© Jean-Louis Fernandez
ƒƒƒ article de Nicolas Brizault
En fin de fournée, une femme, professeure de français, rentre chez elle, à Royan, et ne quitte pas l’entrée de son immeuble. Comme enfermée, séquestrée. Elle ne veut pas allez plus loin, elle ne veut pas rejoindre son appartement. Une de ses élèves s’est suicidée, et ses parents l’attendent sans doute devant chez elle, ils la sentent responsable, ils l’imaginent au moins ne pas avoir su soutenir leur fille. Sont-ils là vraiment ? Peut-être, peut-être pas. En tout cas ce terrible événement ne laisse pas cette professeure indifférente, c’est le moins qu’on puisse dire.
Et pour se défendre, se justifier, ne pas montrer sa peur, ou sa douleur, cette femme, exceptionnelle Nicole Garcia, va raconter sa vie, comment elle est arrivée d’Oran, puis son adolescence à elle à Marseille, avec sa mère, comment elle s’est battue pour qu’on l’imagine forte, comment devenue professeure de français à Royan, elle se méfie, se bat contre ses élèves pour être à la fois invisible et intouchable.

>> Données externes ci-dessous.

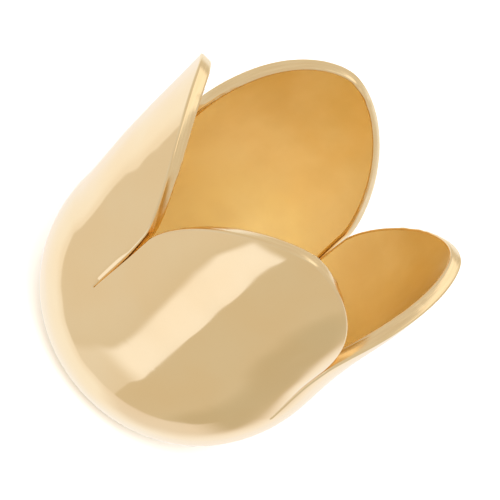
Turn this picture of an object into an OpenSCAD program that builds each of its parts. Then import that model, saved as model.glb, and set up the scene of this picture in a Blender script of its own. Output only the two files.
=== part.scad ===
// Bead cap: a stamped sheet-metal tulip that cups the end of a round bead.
// A round bowl with a thread hole in its base rises into tall petals, parted by narrow slits.
// The cap stands on the flat ring round its hole: its axis is Z and its base lies at Z = 0.
// A slope is the lean of the outer surface from level, in degrees: 0 at the base, 90 where it is upright.

/* [Cap] */
// Outer diameter of the bowl where it is widest
bulb_d = 9; // [8.8:0.1:9.4]
// Height from the base to the petal tips
cap_h = 9.9; // [9.5:0.1:10.3]
// Thickness of the sheet metal
wall = 0.4; // [0.3:0.05:0.5]

/* [Base] */
// Diameter of the thread hole
hole_d = 1.9; // [1:0.1:2]
// Diameter of the flat ring round the hole
ring_d = 2.3; // [2.2:0.1:2.5]

/* [Bowl and waist] */
// Radius of the low arc of the bowl, seen from the side
bowl_r = 3; // [2.8:0.1:3.2]
// Slope at which the low arc runs into the rounder side of the bowl
bowl_slope = 47; // [44:1:50]
// Slope at which the side of the bowl ends, past upright, so that the cap draws in
tuck_slope = 95.5; // [94:0.5:97]
// Radius of the hollow arc of the waist
waist_r = 11.3; // [10:0.1:13]
// Slope at which the waist ends, leaning outwards
flare_slope = 83; // [82:0.5:85]
// Radius of the long arc that brings the petals upright again
lip_r = 23.7; // [22:0.1:28]

/* [Petals] */
// Number of petals
petals = 4; // [3:1:6]
// Height of the foot of each slit
slit_z = 4.05; // [3.6:0.05:4.6]
// Width of each slit at its foot
slit_foot_w = 0.12; // [0.1:0.01:0.2]
// Width of each slit where the petals part
slit_top_w = 0.26; // [0.2:0.01:0.4]
// Height at which the petals part
part_z = 6.4; // [6:0.1:7]
// Fullness of the tip: 1 is pointed, and more is blunter
tip_power = 1.5; // [1.3:0.1:2.5]
// Fullness of the sides: 1 is straight, and more is rounder
side_power = 1.7; // [1.5:0.1:2.5]

/* [Hidden] */
$fn = 96;

hole_r = hole_d / 2;
ring_r = ring_d / 2;
bulb_r = bulb_d / 2;
// Angle from the middle of a petal to the middle of a slit
half_turn = 180 / petals;
// Straight steps along each rounded side of a petal
outline_steps = 16;
// How far the slits' cutters start from the axis, and how far they pass the tips and the outer surface
cutter_start = 1;
cutter_margin = 1;

// Direction out of the wall where its slope is given, in section
function outwards(slope) = [sin(slope), -cos(slope)];

// The side's radius follows from the widest diameter. Each centre lies on the normal at the joint
// with the arc before it, so that the arcs run into each other smoothly.
side_r = (bulb_r - ring_r - bowl_r * sin(bowl_slope)) / (1 - sin(bowl_slope));
bowl_centre = [ring_r, bowl_r];
side_centre = bowl_centre + (bowl_r - side_r) * outwards(bowl_slope);
waist_centre = side_centre + (side_r + waist_r) * outwards(tuck_slope);
lip_centre = waist_centre - (waist_r + lip_r) * outwards(flare_slope);
tip_slope = acos((lip_centre.y - cap_h) / lip_r);

// Outer surface in section, from the base ring up. A radius below 0 is hollow outwards.
CENTRE = 0;
RADIUS = 1;
START = 2;
END = 3;
STEPS = 4;
ARCS = [
    // centre, radius, start slope, end slope, steps
    [bowl_centre, bowl_r, 0, bowl_slope, 8],
    [side_centre, side_r, bowl_slope, tuck_slope, 8],
    [waist_centre, -waist_r, tuck_slope, flare_slope, 4],
    [lip_centre, lip_r, flare_slope, tip_slope, 4],
];
SIDE = ARCS[1];
WAIST = ARCS[2];
LIP = ARCS[3];

// Point of an arc at a slope, on the surface that lies a depth inside the outer one
function arc_point(arc, slope, depth) = arc[CENTRE] + (arc[RADIUS] - depth) * outwards(slope);

// Points of one surface of the sheet, from the base ring to the tips
function surface_points(depth) = [
    for (arc = ARCS)
        for (i = [(arc == ARCS[0] ? 0 : 1):arc[STEPS]])
            arc_point(arc, arc[START] + (arc[END] - arc[START]) * i / arc[STEPS], depth)
];

// Radius of the outer surface at a height above the low arc
function radius_on(arc, z) = arc[CENTRE].x + arc[RADIUS] * sin(acos((arc[CENTRE].y - z) / arc[RADIUS]));
function radius_at(z) =
    z < arc_point(SIDE, tuck_slope, 0).y ? radius_on(SIDE, z) :
    z < arc_point(WAIST, flare_slope, 0).y ? radius_on(WAIST, z) :
    radius_on(LIP, z);

// Half width of a petal where it parts from its neighbours, measured round the outer surface
part_half_w = radius_at(part_z) * half_turn * PI / 180 - slit_top_w / 2;

// Height and half width of a petal at a turn of 0 to 90 degrees round its outline, from the parting to the tip
function petal_z(turn) = part_z + (cap_h - part_z) * pow(sin(turn), 2 / tip_power);
function petal_half_w(turn) = part_half_w * pow(cos(turn), 2 / side_power);

// Distance of a petal's edge from the middle plane of the gap beside it, in the middle of the sheet
function edge_offset(r, half_w) = (r - wall / 2) * sin(half_turn - half_w / r * 180 / PI);

// One side of the gap between two petals: distance from the middle plane, and height
gap_side = [
    [slit_foot_w / 2, slit_z],
    for (i = [0:outline_steps])
        let (z = petal_z(90 * i / outline_steps))
        [edge_offset(radius_at(z), petal_half_w(90 * i / outline_steps)), z],
    [edge_offset(radius_at(cap_h), 0), cap_h + cutter_margin],
];
gap_outline = [
    each gap_side,
    for (i = [len(gap_side) - 1:-1:0])
        [-gap_side[i].x, gap_side[i].y],
];

// The wall in section: up the outer surface, and back down the inner one to the axis
module wall_section() {
    outer = surface_points(0);
    inner = surface_points(wall);
    polygon([
        [0, 0],
        each outer,
        for (i = [len(inner) - 1:-1:0])
            inner[i],
        [0, wall],
    ]);
}

// The gap between two petals, from the foot of its slit to above the tips, along +X
module petal_gap() {
    rotate([90, 0, 90])
        translate([0, 0, cutter_start])
            linear_extrude(bulb_r + cutter_margin)
                polygon(gap_outline);
}

module petal_cap() {
    color("gold")
        difference() {
            rotate_extrude()
                wall_section();
            translate([0, 0, -cutter_margin])
                cylinder(h = wall + 2 * cutter_margin, r = hole_r);
            for (i = [0:petals - 1])
                rotate([0, 0, half_turn + 2 * half_turn * i])
                    petal_gap();
        }
}

petal_cap();
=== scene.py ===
"""Bead cap: a stamped and gold-plated sheet-metal tulip with four petals, standing on its base ring."""

from math import acos, cos, pi, radians, sin

import bmesh
import bpy
from mathutils import Matrix, Vector
from mathutils.kdtree import KDTree


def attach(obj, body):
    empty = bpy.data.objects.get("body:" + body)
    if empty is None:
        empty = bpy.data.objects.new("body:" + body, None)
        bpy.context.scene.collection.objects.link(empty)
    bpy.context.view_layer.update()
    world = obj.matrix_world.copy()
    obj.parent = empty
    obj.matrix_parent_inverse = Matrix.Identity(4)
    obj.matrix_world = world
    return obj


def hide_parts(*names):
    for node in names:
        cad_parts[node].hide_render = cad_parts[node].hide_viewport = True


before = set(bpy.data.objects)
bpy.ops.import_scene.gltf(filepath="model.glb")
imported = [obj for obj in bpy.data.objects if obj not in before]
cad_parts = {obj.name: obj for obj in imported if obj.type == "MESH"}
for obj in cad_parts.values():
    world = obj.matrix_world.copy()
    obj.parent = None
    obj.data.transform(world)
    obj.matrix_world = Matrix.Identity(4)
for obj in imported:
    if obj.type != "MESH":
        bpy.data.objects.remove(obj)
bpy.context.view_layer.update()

MM = 0.001

# Driving sizes in millimetres, the same as in the part's source.
# A slope is the lean of the outer surface from level, in degrees.
BULB_D = 9.0  # widest outer diameter of the bowl
CAP_H = 9.9  # from the base ring to the petal tips
WALL = 0.4  # thickness of the sheet
HOLE_D = 1.9  # thread hole
RING_D = 2.3  # flat ring that the cap stands on
BOWL_R = 3.0  # low arc of the bowl, seen from the side
BOWL_SLOPE = 47.0  # where the low arc runs into the side of the bowl
TUCK_SLOPE = 95.5  # where the side runs into the waist
WAIST_R = 11.3  # hollow arc of the waist
FLARE_SLOPE = 83.0  # where the waist runs into the lip
LIP_R = 23.7  # long arc that brings the petals upright again
PETALS = 4  # the first one points along +X
SLIT_Z = 4.05  # height of the foot of each slit
PART_Z = 6.4  # height at which the petals part
TIP_POWER = 1.5  # fullness of the tips
SIDE_POWER = 1.7  # fullness of the petals' sides

# Widths of the nearly closed slits, which are wider in the part's source
SLIT_FOOT_W = 0.012
SLIT_TOP_W = 0.12

# What the stamping and polishing leave on the sheet, in millimetres
OUTER_EDGE_R = 0.06  # rounding of the petals' cut edge, outside
INNER_EDGE_R = 0.09  # and inside
HOLE_EDGE_R = 0.06  # rounding of the hole's edge
BLEND_REACH = 0.9  # how far the arcs of the section run into each other
WAVE = 0.008  # unevenness of the surface
WAVE_FADE = 1.5  # over what length it dies away at the base ring and towards the tips

# Burr on the inner corner of the cut edge, in millimetres
BURR = 0.02
BURR_FADE = 1.0  # over what length it begins, above the slit
BURR_LEAN = 0.7  # share of it each way: out of the edge, and out of the inner surface
BURR_SHIFT = 17.3  # how far its pattern is moved along from petal to petal

# How the petals differ, from the one on +X round by +Y, in millimetres
PETAL_SET = (0.0, 0.0, 0.0, 0.17)  # how far each stands out at its waist
PETAL_SHORT = (0.0, 0.0, 0.0, 0.15)  # how much shorter each came out
EDGE_ROLL = (0.05, 0.03, 0.015, 0.0)  # how far each turns in along its cut edge
EDGE_ROLL_W = 0.7  # width of the margin that turns in
EDGE_ROLL_RISE = 0.25  # share of a petal's height over which the turning in begins
SET_SCALE = 45.6  # brings the peak of the curve that PETAL_SET follows up to 1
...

Elle va et vient dans ce hall d’entrée, façon immeuble fin année 1980, boîtes aux lettres très comme il faut et petite allée de galets blancs et propres. Elle a peur, elle est menacée, puis parle de cette élève qui n’était pas comme les autres, qui n’a pas tenté de leur ressembler, qui s’est dirigée vers elle pour un appel au secours. Ces deux femmes ne se ressemblent-elles pas ? N’ont-elles pas souffert des mêmes menaces idiotes et efficaces des « copains de classes » ? Elles n’ont pas trouvé la même façon de se défendre, l’une est devenue froide et menaçante, l’autre est restée elle-même, et à 15 ans saute par la fenêtre.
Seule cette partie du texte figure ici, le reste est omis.